The man in the knothole. The man on trial. The angry child at school whose home we know nothing about. Each one is an invitation to step out of our own skin, and each time we decline, we shrink a little. Each time we accept, something in us opens.
The Long Walk Home
Near the end, Scout walks a frightened man home through the dark. He has saved her life, this neighbor she once feared, and now she takes his arm and lets him lead, and she will never see him again. She stands on his porch and the whole book gathers itself into that one moment of seeing. She has done what her father asked. She has climbed into another’s skin and walked around in it, and the world looks different from there, smaller and sadder and infinitely more precious.

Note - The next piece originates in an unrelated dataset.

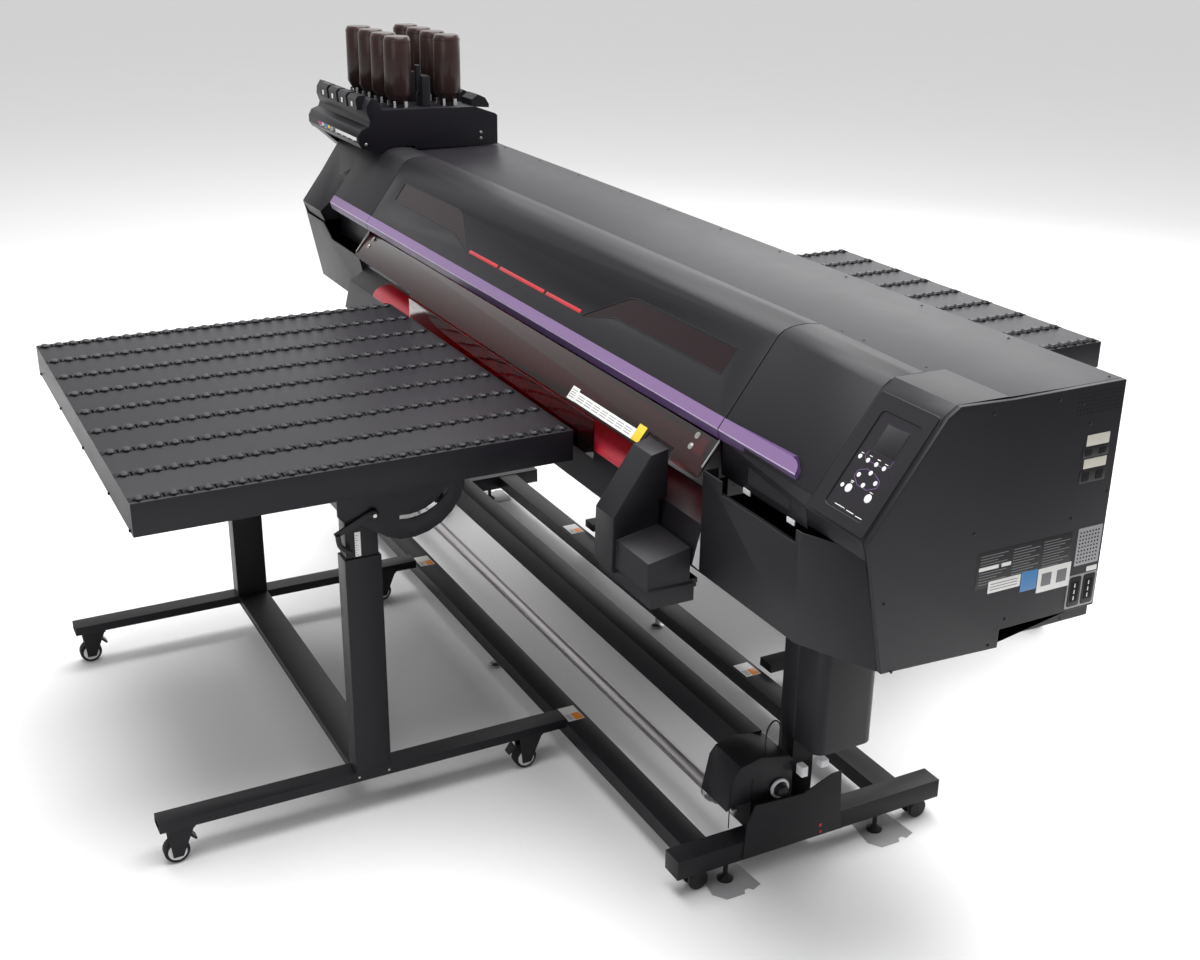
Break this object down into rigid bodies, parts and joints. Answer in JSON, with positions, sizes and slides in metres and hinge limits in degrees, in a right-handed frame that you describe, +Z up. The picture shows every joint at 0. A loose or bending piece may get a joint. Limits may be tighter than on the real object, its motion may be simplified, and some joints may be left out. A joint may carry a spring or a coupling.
{
  "type": "wide-format roll and board printer",
  "caption": "Wide ultraviolet inkjet printer on an open stand, with a roller table in front and behind, a take-up tube and a rack of inverted ink bottles at one end.",
  "frame": {"origin": "centre of the footprint of the bounding box, on the floor", "axes": "+X along the machine to the end with the control panel, +Y to the rear, +Z up"},
  "size_m": [3.46, 2.78, 1.686],
  "materials": {
    "cover_moulding": "fine satin texture",
    "coated_sheet": "satin powder coat",
    "coated_frame": "satin powder coat",
    "bare_metal": "brushed",
    "roller_steel": "ground",
    "foot_steel": "zinc plated",
    "wheel_tread": "matt tread on a white hub",
    "lead_jacket": "matt",
    "red_acrylic": "dark red tinted, polished",
    "red_moulding": "gloss, ribbed lengthwise",
    "ink_bottle": "gloss dark brown",
    "key_cap": "satin"
  },
  "bodies": {
    "printer": {"stand_leg_right": "coated_frame", "stand_leg_left": "coated_frame", "front_beam": "coated_frame", "rear_beam": "coated_frame", "tension_profile": "coated_frame", "take_up_housing": "cover_moulding", "waste_ink_tank": "cover_moulding", "sensor_lead": "lead_jacket", "platen_beam": "coated_sheet", "platen": "bare_metal", "red_guide_lip": "red_moulding", "lower_right_cover": "cover_moulding", "left_end_cover": "cover_moulding", "right_end_panel": "coated_sheet", "front_pod": "cover_moulding", "top_cover": "coated_sheet", "right_cover": "cover_moulding", "control_housing": "cover_moulding", "left_cover": "cover_moulding", "carriage_rail": "bare_metal", "ink_station": "cover_moulding"},
    "front_cover_body": {"front_cover": "cover_moulding", "window_left": "red_acrylic", "window_right": "red_acrylic", "uv_shield": "red_acrylic"},
    "carriage_body": {"print_carriage": "cover_moulding"},
    "feed_roller_body": {"feed_roller": "roller_steel"},
    "take_up_tube_body": {"take_up_tube": "bare_metal"},
    "key_mat_body": {"key_mat": "key_cap"},
    "power_key_body": {"power_key": "key_cap"},
    "levelling_foot_front_left_body": {"levelling_foot_front_left": "foot_steel"},
    "levelling_foot_front_right_body": {"levelling_foot_front_right": "foot_steel"},
    "levelling_foot_rear_left_body": {"levelling_foot_rear_left": "foot_steel"},
    "levelling_foot_rear_right_body": {"levelling_foot_rear_right": "foot_steel"},
    "stand_caster_front_left_body": {"stand_caster_front_left": "wheel_tread"},
    "stand_caster_front_right_body": {"stand_caster_front_right": "wheel_tread"},
    "stand_caster_rear_left_body": {"stand_caster_rear_left": "wheel_tread"},
    "stand_caster_rear_right_body": {"stand_caster_rear_right": "wheel_tread"},
    "ink_bottle_front_1_body": {"ink_bottle_front_1": "ink_bottle"},
    "ink_bottle_front_2_body": {"ink_bottle_front_2": "ink_bottle"},
    "ink_bottle_front_3_body": {"ink_bottle_front_3": "ink_bottle"},
    "ink_bottle_front_4_body": {"ink_bottle_front_4": "ink_bottle"},
    "ink_bottle_rear_1_body": {"ink_bottle_rear_1": "ink_bottle"},
    "ink_bottle_rear_2_body": {"ink_bottle_rear_2": "ink_bottle"},
    "ink_bottle_rear_3_body": {"ink_bottle_rear_3": "ink_bottle"},
    "ink_bottle_rear_4_body": {"ink_bottle_rear_4": "ink_bottle"},
    "front_table_base_body": {"front_table_base": "coated_frame"},
    "front_table_lift_body": {"front_table_lift": "coated_frame"},
    "front_table_tray_body": {"front_table_tray": "coated_sheet"},
    "front_table_wheel_inner_left_body": {"front_table_wheel_inner_left": "wheel_tread"},
    "front_table_wheel_inner_right_body": {"front_table_wheel_inner_right": "wheel_tread"},
    "front_table_wheel_outer_left_body": {"front_table_wheel_outer_left": "wheel_tread"},
    "front_table_wheel_outer_right_body": {"front_table_wheel_outer_right": "wheel_tread"},
    "rear_table_base_body": {"rear_table_base": "coated_frame"},
    "rear_table_lift_body": {"rear_table_lift": "coated_frame"},
    "rear_table_tray_body": {"rear_table_tray": "coated_sheet"},
    "rear_table_wheel_inner_left_body": {"rear_table_wheel_inner_left": "wheel_tread"},
    "rear_table_wheel_inner_right_body": {"rear_table_wheel_inner_right": "wheel_tread"},
    "rear_table_wheel_outer_left_body": {"rear_table_wheel_outer_left": "wheel_tread"},
    "rear_table_wheel_outer_right_body": {"rear_table_wheel_outer_right": "wheel_tread"}
  },
  "joints": [
    {"name": "front_cover_hinge", "type": "hinge", "parent": "printer", "child": "front_cover_body", "pos_m": [0.1, -0.022, 1.318], "axis": [-1, 0, 0], "range_deg": [0, 60]},
    {"name": "carriage_travel", "type": "slide", "parent": "printer", "child": "carriage_body", "axis": [1, 0, 0], "range_m": [-2.2, 0]},
    {"name": "feed_roller_turn", "type": "hinge", "parent": "printer", "child": "feed_roller_body", "pos_m": [0.09, 0, 0.958], "axis": [1, 0, 0], "continuous": true},
    {"name": "take_up_turn", "type": "hinge", "parent": "printer", "child": "take_up_tube_body", "pos_m": [0.0485, -0.18, 0.157], "axis": [1, 0, 0], "continuous": true},
    {"name": "key_mat_press", "type": "slide", "parent": "printer", "child": "key_mat_body", "axis": [0, 0.8031, -0.5958], "range_m": [0, 0.0012], "stiffness_N_per_m": 400},
    {"name": "power_key_press", "type": "slide", "parent": "printer", "child": "power_key_body", "axis": [0, 0.8031, -0.5958], "range_m": [0, 0.0012], "stiffness_N_per_m": 400},
    {"name": "levelling_foot_front_left_screw", "type": "slide", "parent": "printer", "child": "levelling_foot_front_left_body", "axis": [0, 0, 1], "range_m": [0, 0.03]},
    {"name": "levelling_foot_front_right_screw", "type": "slide", "parent": "printer", "child": "levelling_foot_front_right_body", "axis": [0, 0, 1], "range_m": [0, 0.03]},
    {"name": "levelling_foot_rear_left_screw", "type": "slide", "parent": "printer", "child": "levelling_foot_rear_left_body", "axis": [0, 0, 1], "range_m": [0, 0.03]},
    {"name": "levelling_foot_rear_right_screw", "type": "slide", "parent": "printer", "child": "levelling_foot_rear_right_body", "axis": [0, 0, 1], "range_m": [0, 0.03]},
    {"name": "stand_caster_front_left_roll", "type": "hinge", "parent": "printer", "child": "stand_caster_front_left_body", "pos_m": [-1.121, -0.296, 0.026], "axis": [1, 0, 0], "continuous": true},
    {"name": "stand_caster_front_right_roll", "type": "hinge", "parent": "printer", "child": "stand_caster_front_right_body", "pos_m": [1.221, -0.296, 0.026], "axis": [1, 0, 0], "continuous": true},
    {"name": "stand_caster_rear_left_roll", "type": "hinge", "parent": "printer", "child": "stand_caster_rear_left_body", "pos_m": [-1.121, 0.349, 0.026], "axis": [1, 0, 0], "continuous": true},
    {"name": "stand_caster_rear_right_roll", "type": "hinge", "parent": "printer", "child": "stand_caster_rear_right_body", "pos_m": [1.221, 0.349, 0.026], "axis": [1, 0, 0], "continuous": true},
    {"name": "ink_bottle_front_1_lift_out", "type": "slide", "parent": "printer", "child": "ink_bottle_front_1_body", "axis": [0, 0, 1], "range_m": [0, 0.12]},
    {"name": "ink_bottle_front_2_lift_out", "type": "slide", "parent": "printer", "child": "ink_bottle_front_2_body", "axis": [0, 0, 1], "range_m": [0, 0.12]},
    {"name": "ink_bottle_front_3_lift_out", "type": "slide", "parent": "printer", "child": "ink_bottle_front_3_body", "axis": [0, 0, 1], "range_m": [0, 0.12]},
    {"name": "ink_bottle_front_4_lift_out", "type": "slide", "parent": "printer", "child": "ink_bottle_front_4_body", "axis": [0, 0, 1], "range_m": [0, 0.12]},
    {"name": "ink_bottle_rear_1_lift_out", "type": "slide", "parent": "printer", "child": "ink_bottle_rear_1_body", "axis": [0, 0, 1], "range_m": [0, 0.12]},
    {"name": "ink_bottle_rear_2_lift_out", "type": "slide", "parent": "printer", "child": "ink_bottle_rear_2_body", "axis": [0, 0, 1], "range_m": [0, 0.12]},
    {"name": "ink_bottle_rear_3_lift_out", "type": "slide", "parent": "printer", "child": "ink_bottle_rear_3_body", "axis": [0, 0, 1], "range_m": [0, 0.12]},
    {"name": "ink_bottle_rear_4_lift_out", "type": "slide", "parent": "printer", "child": "ink_bottle_rear_4_body", "axis": [0, 0, 1], "range_m": [0, 0.12]},
    {"name": "front_table_undock", "type": "slide", "parent": "printer", "child": "front_table_base_body", "axis": [0, -1, 0], "range_m": [0, 0.5]},
    {"name": "front_table_height", "type": "slide", "parent": "front_table_base_body", "child": "front_table_lift_body", "axis": [0, 0, 1], "range_m": [-0.04, 0.06]},
    {"name": "front_table_tilt", "type": "hinge", "parent": "front_table_lift_body", "child": "front_table_tray_body", "pos_m": [0.03, -0.746, 0.912], "axis": [1, 0, 0], "range_deg": [0, 15]},
    {"name": "front_table_wheel_inner_left_roll", "type": "hinge", "parent": "front_table_base_body", "child": "front_table_wheel_inner_left_body", "pos_m": [-0.518, -0.438, 0.031], "axis": [1, 0, 0], "continuous": true},
    {"name": "front_table_wheel_inner_right_roll", "type": "hinge", "parent": "front_table_base_body", "child": "front_table_wheel_inner_right_body", "pos_m": [0.578, -0.438, 0.031], "axis": [1, 0, 0], "continuous": true},
    {"name": "front_table_wheel_outer_left_roll", "type": "hinge", "parent": "front_table_base_body", "child": "front_table_wheel_outer_left_body", "pos_m": [-0.518, -1.352, 0.031], "axis": [1, 0, 0], "continuous": true},
    {"name": "front_table_wheel_outer_right_roll", "type": "hinge", "parent": "front_table_base_body", "child": "front_table_wheel_outer_right_body", "pos_m": [0.578, -1.352, 0.031], "axis": [1, 0, 0], "continuous": true},
    {"name": "rear_table_undock", "type": "slide", "parent": "printer", "child": "rear_table_base_body", "axis": [0, 1, 0], "range_m": [0, 0.5]},
    {"name": "rear_table_height", "type": "slide", "parent": "rear_table_base_body", "child": "rear_table_lift_body", "axis": [0, 0, 1], "range_m": [-0.04, 0.06]},
    {"name": "rear_table_tilt", "type": "hinge", "parent": "rear_table_lift_body", "child": "rear_table_tray_body", "pos_m": [0.03, 0.746, 0.912], "axis": [-1, 0, 0], "range_deg": [0, 15]},
    {"name": "rear_table_wheel_inner_left_roll", "type": "hinge", "parent": "rear_table_base_body", "child": "rear_table_wheel_inner_left_body", "pos_m": [-0.518, 0.438, 0.031], "axis": [1, 0, 0], "continuous": true},
    {"name": "rear_table_wheel_inner_right_roll", "type": "hinge", "parent": "rear_table_base_body", "child": "rear_table_wheel_inner_right_body", "pos_m": [0.578, 0.438, 0.031], "axis": [1, 0, 0], "continuous": true},
    {"name": "rear_table_wheel_outer_left_roll", "type": "hinge", "parent": "rear_table_base_body", "child": "rear_table_wheel_outer_left_body", "pos_m": [-0.518, 1.352, 0.031], "axis": [1, 0, 0], "continuous": true},
    {"name": "rear_table_wheel_outer_right_roll", "type": "hinge", "parent": "rear_table_base_body", "child": "rear_table_wheel_outer_right_body", "pos_m": [0.578, 1.352, 0.031], "axis": [1, 0, 0], "continuous": true}
  ]
}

We do not get many porches like that. Most of our chances to truly see another person come and go without ceremony, and we miss most of them. We are busy, we are tired, we are certain we already understand. The tragedy of the novel’s trial is not only that an innocent man falls. It is that he falls in a room full of people who could have seen him and chose not to.
But the hope of the book lives in the children, who keep seeing anyway, who keep climbing onto porches the adults have abandoned. Lee does not pretend that empathy fixes everything. The verdict still comes down wrong. The good still lose. What she promises is smaller and more durable than victory. She promises that the act of seeing changes the one who sees, and that this change, passed from a father to his children on an ordinary porch, is how anything ever gets better at all.
We stand up in our own empty courtrooms more often than we know. We honor passings we cannot name. And every so often, if we are lucky and willing, we take the arm of someone we feared and walk them home through the dark, and we turn at their door and finally see the street the way they have always seen it.
The view from another’s porch is the only view that ever taught anyone anything. Lee knew this, and she handed it to a child, because a child was the only one honest enough to carry it. To see another person truly is the hardest and simplest work we are given. We spend our whole lives learning how.